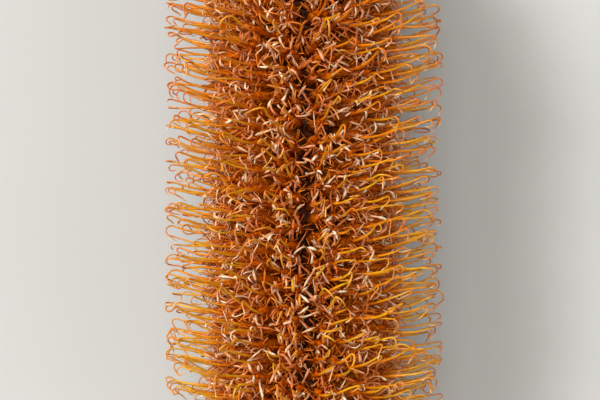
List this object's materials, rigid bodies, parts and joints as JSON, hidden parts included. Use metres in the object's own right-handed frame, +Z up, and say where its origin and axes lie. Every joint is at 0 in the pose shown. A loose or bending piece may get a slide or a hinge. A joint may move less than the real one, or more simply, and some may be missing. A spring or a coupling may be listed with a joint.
{
  "type": "banksia cone",
  "caption": "Picked flower spike lying on its side: brown florets packed in columns round a woody axis, hooked orange styles standing out all over, and a short cut stem.",
  "frame": {"origin": "under the middle of the spike, on the surface that it lies on", "axes": "+Y along the spike towards its tip, +Z up"},
  "size_m": [0.0693, 0.1998, 0.0655],
  "materials": {
    "florets": "matte, felted brown and tan",
    "bark": "rough grey-brown bark, pale at the cut",
    "styles": "smooth and waxy, golden to orange-red",
    "axis": "dark brown felt"
  },
  "bodies": {
    "root": {"flower_head": "florets", "stem": "bark"}
  },
  "joints": []
}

::::

## [Objective]
From the listing above, extract every line exactly as it stands.

## [Answer to the exercise]
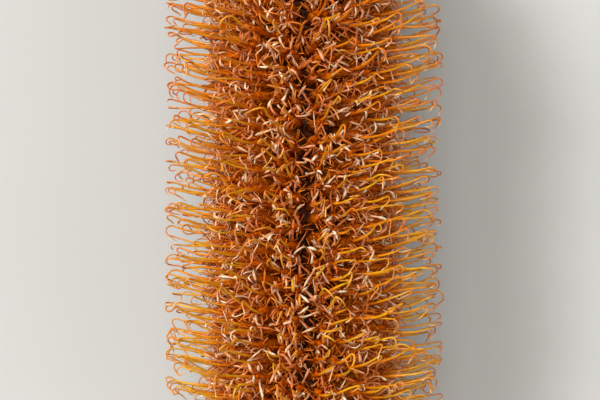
List this object's materials, rigid bodies, parts and joints as JSON, hidden parts included. Use metres in the object's own right-handed frame, +Z up, and say where its origin and axes lie. Every joint is at 0 in the pose shown. A loose or bending piece may get a slide or a hinge. A joint may move less than the real one, or more simply, and some may be missing. A spring or a coupling may be listed with a joint.
{
  "type": "banksia cone",
  "caption": "Picked flower spike lying on its side: brown florets packed in columns round a woody axis, hooked orange styles standing out all over, and a short cut stem.",
  "frame": {"origin": "under the middle of the spike, on the surface that it lies on", "axes": "+Y along the spike towards its tip, +Z up"},
  "size_m": [0.0693, 0.1998, 0.0655],
  "materials": {
    "florets": "matte, felted brown and tan",
    "bark": "rough grey-brown bark, pale at the cut",
    "styles": "smooth and waxy, golden to orange-red",
    "axis": "dark brown felt"
  },
  "bodies": {
    "root": {"flower_head": "florets", "stem": "bark"}
  },
  "joints": []
}